According to the plaintiff, BMW sent another recall notice in November 2017 about the blower motor wiring harness, but again she was told no remedy was available.
"The recall involves the wiring for the blower-motor which controls air flow for the hearing and air conditioning system. Over time, the connection between the wiring and the blower motor could deteriorate. This could lead to overheating and could further lead to a short circuit or melting at the connection. If this occurs, it could lead to a fire."
The recall notice includes this question and answer from BMW:
Q. I am nervous about continuing to drive my vehicle. Can I get a loaner vehicle? Is alternate transportation available?
A. If you request a loaner vehicle and replacement parts are not available, we have directed our authorized BMW centers to assist customers with alternate transportation needs.
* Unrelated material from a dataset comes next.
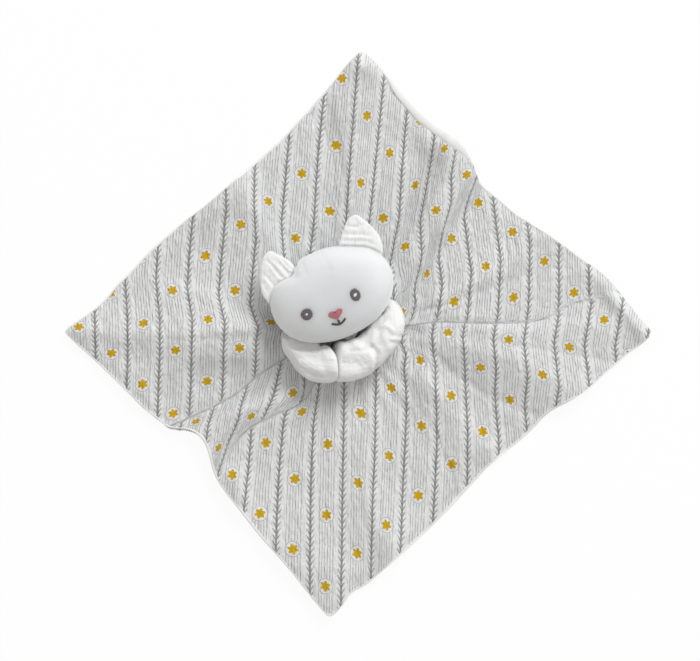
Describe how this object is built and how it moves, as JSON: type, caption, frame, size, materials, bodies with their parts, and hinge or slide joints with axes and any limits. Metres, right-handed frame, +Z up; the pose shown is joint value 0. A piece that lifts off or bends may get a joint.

The plaintiff claims BMW should give her a free loaner vehicle since hers caught on fire, so she sent an email to an attorney for the BMW dealer where the vehicle was awaiting replacement parts. According to the lawsuit, Vasquez told the attorney she was "entitled to a replacement vehicle while her vehicle was being repaired."
The plaintiff says the attorney for the dealership threatened to have the vehicle auctioned off, so the vehicle was moved to a different BMW dealership.
While the vehicle was waiting for repairs, the dealer initially provided the plaintiff a rental car as a complimentary service, but the dealer eventually told her the vehicle was "not subject to repairs under the Blower Wiring Harness Recall and the PCV Heater Recall." In addition, the dealer would not provide the loaner vehicle after December 18, 2017.
The vehicle was allegedly towed back to the plaintiff's home on January 2, 2018, but the plaintiff says she couldn't even open the doors due to the electrical failures and fire.
The plaintiff claims she was paying out-of-pocket for a rental car when on September 2, 2018, the dealer emailed her and said it was time for scheduled maintenance on her 2007 BMW 328i. According to the plaintiff, she clicked a link in the email and was directed to a page that said her vehicle was subject to the “Blower Motor Wiring Recall.”
The BMW fire class-action lawsuit was filed in the U.S. District Court for the District of New Jersey - Wendy Vasquez, et al., v. BMW of North America, LLC.